Bapu Thombre, assistant commissioner with the Mumbai railway police, said the police were armed mainly with batons or World War I-era rifles and spread out across the station.

Initially the Beeb had it that the police simply weren’t there until after all the killing had been done. Now the Assistant Commissioner with the Mumbai railway police says that 60-odd police officers were there all along, but they were unprepared and outgunned, even though they supposedly had rifles. D’Souza says they just ran and hid, despite vastly outnumbering the gunmen and being….”armed”….and even though people begged them to use their weapons.

It now looks like they did that because they were armed with sticks and rifles like the one your grandpa has laying around upstairs in the attic; rifles that haven’t been fired in almost 100 years, and never will be again. Nobody has definitively answered the question of whether any of the station police even had bullets for those antiquated museum pieces, or knew how to fire them if they had to.

I think Mr. Mishra is probably the most reliable source on this story, but I think he’s holding back and not telling people just how pathetic the real security situation was at Victoria Terminus. Evidently the terrorists knew just how pathetic it was, though.

More to come as this develops. But it’s looking more and more like the Mumbai police, numbering as many as 60 in the station, simply cowered in the face of two armed gunmen because they were essentially unarmed. I’m beginning to get the sense that the security in Mumbai resembles a scene from Raiders of the Lost Ark, with token “police” sauntering around in a gritty train station armed with antiques dating back to the Opium Wars…

COMMENTS

  • civil_truth

    Reading the above exchanges, three possible reasons come to mind as to why the police forces may not have been properly armed:

    1) In light of India’s history as a British colony, the Mumbai police may be following the British bobby model of patrolling essentially unarmed.

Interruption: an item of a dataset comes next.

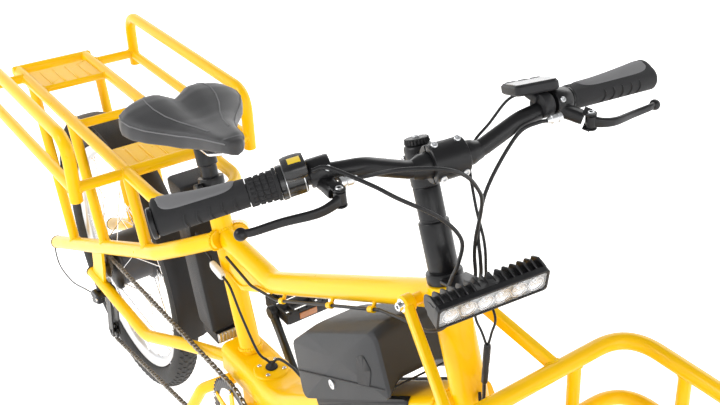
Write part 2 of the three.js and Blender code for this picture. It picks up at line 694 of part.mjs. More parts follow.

    2) The Mumbai government may not have be willing to arm and properly train their police in the use of said weapons (or may have corruptly spent the funds elsewhere).

    3) The Mumbai government may have been afraid to properly arm their police for fear that the police would use their weapons against the citizens they are charged to protect. Or perhaps that these police weapons would end up on the black market and/or in the hands of insurrectionists.

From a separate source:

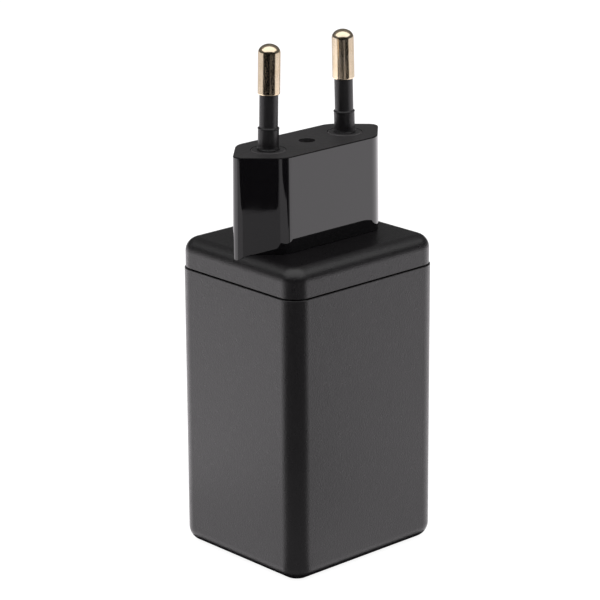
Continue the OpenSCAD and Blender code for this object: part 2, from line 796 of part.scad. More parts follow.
main_housing();
top_cap();
plug_block();
at_pin(-1) pin();  // pin_left
at_pin(1) pin();  // pin_right
at_pin(-1) pin_sleeve();  // pin_sleeve_left
at_pin(1) pin_sleeve();  // pin_sleeve_right
pin_bushing(-1);  // pin_bushing_left
pin_bushing(1);  // pin_bushing_right
pin_contact(-1);  // pin_contact_left
pin_contact(1);  // pin_contact_right
input_board();
main_board();
control_board();
port_board();
fuse();
varistor();
inrush_thermistor();
x_capacitor();
y_capacitor();
choke_core();
choke_winding_a();
choke_winding_b();
bulk_capacitor_a();
bulk_capacitor_b();
bulk_sleeve_a();
bulk_sleeve_b();
transformer_core_a();
transformer_core_b();
transformer_bobbin();
transformer_pins();
transformer_primary();
transformer_secondary();
transformer_tape();
bridge_rectifier();
primary_switch();
sync_rectifier();
optocoupler();
output_capacitor_a();
output_capacitor_b();
buck_inductor_a();
buck_inductor_b();
pd_controller();
port_switches();
thermal_pad();
heat_spreader();
insulating_film();
isolation_sheet();
usb_a_shell();
usb_a_insulator();
usb_a_contacts();
usb_c_shell(usb_c_ys[0]);  // usb_c_shell_a
usb_c_shell(usb_c_ys[1]);  // usb_c_shell_b
usb_c_insulator(usb_c_ys[0]);  // usb_c_insulator_a
usb_c_insulator(usb_c_ys[1]);  // usb_c_insulator_b
usb_c_contacts(usb_c_ys[0]);  // usb_c_contacts_a
usb_c_contacts(usb_c_ys[1]);  // usb_c_contacts_b
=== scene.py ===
import json
import math

import bpy
from mathutils import Matrix, Vector
from mathutils.geometry import tessellate_polygon


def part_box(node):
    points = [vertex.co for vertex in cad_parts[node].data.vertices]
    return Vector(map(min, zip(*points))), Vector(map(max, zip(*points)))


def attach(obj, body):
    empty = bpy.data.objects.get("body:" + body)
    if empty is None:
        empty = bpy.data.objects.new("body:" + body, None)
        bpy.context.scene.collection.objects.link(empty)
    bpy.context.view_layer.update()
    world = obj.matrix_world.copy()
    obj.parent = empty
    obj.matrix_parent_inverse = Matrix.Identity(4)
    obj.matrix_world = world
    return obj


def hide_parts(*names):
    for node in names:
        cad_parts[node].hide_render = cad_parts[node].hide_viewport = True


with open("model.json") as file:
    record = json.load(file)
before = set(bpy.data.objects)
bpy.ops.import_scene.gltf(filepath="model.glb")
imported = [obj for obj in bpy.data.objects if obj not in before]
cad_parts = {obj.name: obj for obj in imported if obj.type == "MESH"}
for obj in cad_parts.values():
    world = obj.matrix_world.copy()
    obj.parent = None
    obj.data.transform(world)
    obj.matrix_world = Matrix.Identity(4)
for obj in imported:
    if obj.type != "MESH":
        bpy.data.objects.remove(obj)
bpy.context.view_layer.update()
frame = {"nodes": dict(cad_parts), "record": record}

MM = 0.001

# ---- sizes ----

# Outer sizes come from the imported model, and the rest repeat the CAD model's own values.
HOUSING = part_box("main_housing")
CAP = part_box("top_cap")
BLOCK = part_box("plug_block")
BODY_W = HOUSING[1].x - HOUSING[0].x
BODY_D = HOUSING[1].y - HOUSING[0].y
BODY_H = HOUSING[1].z
CAP_W = CAP[1].x - CAP[0].x
CAP_D = CAP[1].y - CAP[0].y
CAP_TOP = CAP[1].z
BLOCK_TOP = BLOCK[1].z

CORNER_R = 3.6 * MM
FOOT_R = 2.8 * MM
WALL = 1.8 * MM
FLOOR_T = 2.0 * MM
SEAM = 0.2 * MM
CAP_BASE = BODY_H + SEAM
CAP_R = CORNER_R - (BODY_W - CAP_W) / 2
CAP_EDGE_R = 2.6 * MM
CAP_ROOF = CAP_TOP - 2.0 * MM
LIP_T = 1.2 * MM
LIP_BASE = CAP[0].z
SLIP = 0.1 * MM
IN_R = CORNER_R - WALL
BEAD = 0.25 * MM             # how far the cap's snap beads stand out
BEAD_HALF = (4.5 * MM, 0.35 * MM)    # half a bead's length and height
BEAD_Z = CAP_BASE - 2.0 * MM
POST = 3.0 * MM
PORT_Z = 14.6 * MM           # underside of the port board
RAIL = 0.9 * MM
RIB_T = 0.8 * MM
RIB_YS = (8.35 * MM, 10.45 * MM, -12.25 * MM, -10.15 * MM)
RIB_ZS = (15.9 * MM, 48.2 * MM)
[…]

    Just some first thoughts.

  • Achance

    and more powerful than most modern “assault” weapons. If the story is true, the WWI rifle is probably some “colonial” Enfield and they’re good 30 caliber weapons. The only advantage the modern weapon has is in rate of fire and sixty cops with magazine fed bolt actions can put up a whole lot of fire.

    I know if I had cover, distance, and wasn’t being directly assaulted by superior numbers, I’d take my Ruger M77 30.06, basically a WWI weapon, over, say, an AK, AR or M4, M16 type weapon. I’d just sit back with cover out of your effective range and blow large holes in things. Now, if you came at me banging away with the auto, the only thing I could do would be either get a good shot and kill you or run like Hell.

    Trouble is, people can write almost anything about this stuff because so few people in America have ever had any sort of weapon in their hands. I suspect the issue here was more the gunners than the guns.

    Even American cops other than specially trained elite units don’t do real well in these situations. There was a shooting incident one road over from my house a few years back; felony hot pursuit and the guy shot at the officers. Two officers emptied their Glocks in his general direction while chasing him on foot through the neighborhood. Lots of bullet holes in trees and such and some impressive gouges in the pavement, but not a scratch on the perp. They caught him later sound asleep in his bed.

  • kowalski

    Sure, a WWI-era rifle can still be a very formidable and accurate weapon if it has been cared for. The looming question for me is whether the ones the Victoria Terminus police had were even functional, whether they had been issued ammunition and had ever been trained to use them. If they were just carrying them around as show pieces a-la Skanderbeg’s Cairo experience, they wouldn’t have been very useful.

    That might explain why 2 men in a train station were able to accomplish so much mayhem despite being vastly outnumbered, and why none of the police attempted to stop them.

    Your point about never having held or fired a weapon as an officer or a civilian is right on, though. That’s why I always recommend that people take the necessary steps to become licensed or permitted in their state and take a course, preferably more than one — even if they don’t intend to own a firearm.

    FrontSight can help with that.

    And ditto, I’d take a good, solid and functional .30-06 or M1 with a couple of magazines over an AK, etc., for defensive purposes, particularly at ranges greater than 50 yards with a little cover. Drop back 200 feet, find some cover, and pick ‘em off.

  • PhxG

    nt

  • Lammo

    just make sure if you get one that it has been retrofitted or was not under the following recall:

    http://www.ruger-firearms.com/LCPRecall/index.html

    Safety is rule #1!

    PS – - great post – reminds me of a photo from shortly after 9/11 showing CANG members patrolling an airport in Southern CA (Orange County I think) with clearly unloaded M-16s – no magazine in the rifle!

  • Doc_Holliday

    around every fifth round actually hits the bad guy. Their is something about having your life in danger that makes it hard to shoot. I am not trying to be funny, just stating the facts. Also, some cops are “gun guys” who train a lot, and many others only fire a couple times a year when they need to qualify.

    Also, I agree people totally discount the danger/potential of a bolt action rifle, but that is not much of a defense weapon unless you are already in the field and expecting trouble.

  • Achance

    P1853 Enfield rifled musket, .58 caliber. It’s deadly accurate out to 200 yards and blows a very big hole in whatever you hit. ‘Course, it’s a little hard to load by modern standards.

    Actually, the P1853 is an epochal weapon. It represents the first major transfer of technology from the New World to the Old. The Royal Armory managed to attract some Americans who’d worked for the Springfield Armory and who understood the standardization methods the Americans used. The P1853 wasn’t as interchangeable as a P1861 Springfield, but it wasn’t the handmade product that the British had used previously.